Benedict Anderson, in his seminal text on nationalism, Imagined Communities, put forward a compelling thesis on the way in which national identity is formed. His concept of the nation as an ‘Imagined Community’ was not pejorative – he was not speaking of a collective delusion. In general, Anderson does not subscribe to the undergraduate view that nationalism is inherently bad. Rather, as a sentiment so powerful people are willing to die for, it can be a force for either good or for evil.

George Orwell made an important distinction between patriotism and nationalism:

“Nationalism is not to be confused with patriotism. Both words are normally used in so vague a way that any definition is liable to be challenged, but one must draw a distinction between them, since two different and even opposing ideas are involved. By ‘patriotism’ I mean devotion to a particular place and a particular way of life, which one believes to be the best in the world but has no wish to force on other people. Patriotism is of its nature defensive, both militarily and culturally. Nationalism, on the other hand, is inseparable from the desire for power. The abiding purpose of every nationalist is to secure more power and more prestige, not for himself but for the nation or other unit in which he has chosen to sink his own individuality.”

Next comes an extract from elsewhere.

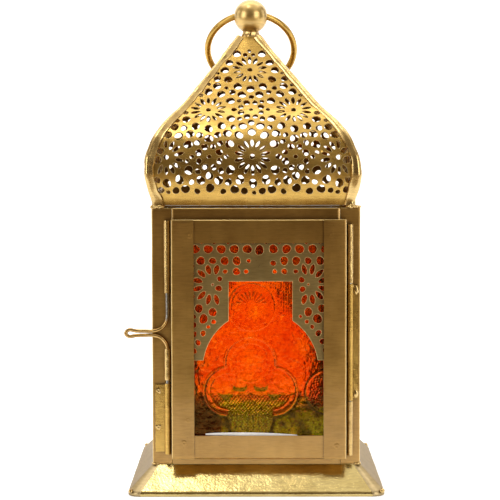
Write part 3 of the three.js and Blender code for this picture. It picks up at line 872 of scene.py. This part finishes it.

What I am talking about here is, via Orwell, is emergent Hong Kong patriotism.

Benedict Anderson’s argument is that an individual can have a sense of belonging to a community: a place where one feels a kinship, common values, shared understandings with fellow citizens, even though the individual will never meet more than the small fraction of this community:

“the members of even the smallest nation will never know most of their fellow-members, meet them, or even hear of them, yet in the minds of each lives the image of their communion”

In this way, Hong Kong is simply the latest of many nations that have been imagined into existence. It is a way for Hong Kongers to draw closer to each other in solidarity and empathy in the face of a truly existential threat. It is a sense of shared values – freedom of speech, of expression, of judicial integrity – being eroded, blown away by the winds of empire.

So it was through many panels. Right through to one of the last I attended at the festival, where a series of speakers imagined fearful futures, where they spoke movingly of a desire to hold on to an eternal present, where the things they believed in still existed, could exist.

Then the last speaker of the panel rose. Young man, casual yet fashionable clothes. Studying at Harvard, been in the US for a decade. The pedigree of wealth evident in the way he carried himself, his perfect accent and enunciation.

This young man made some vague noises about being Chinese, but said he would perhaps come back to Hong Kong, one day, if he could find the courage. He finished his introduction by saying: “but I’d like to talk about microaggressions.” And did so. A whole poem about them. Microaggressions.

There you have it: Hong Kong’s future. Documenting microaggressions while a country’s independence is snuffed out. As Chip Tsao says: the West, dizzy with self-indulgence, vision blurred, cannot see beyond its own shores.

Hong Kong’s long goodbye is nearly complete. It’s a shame no one is listening.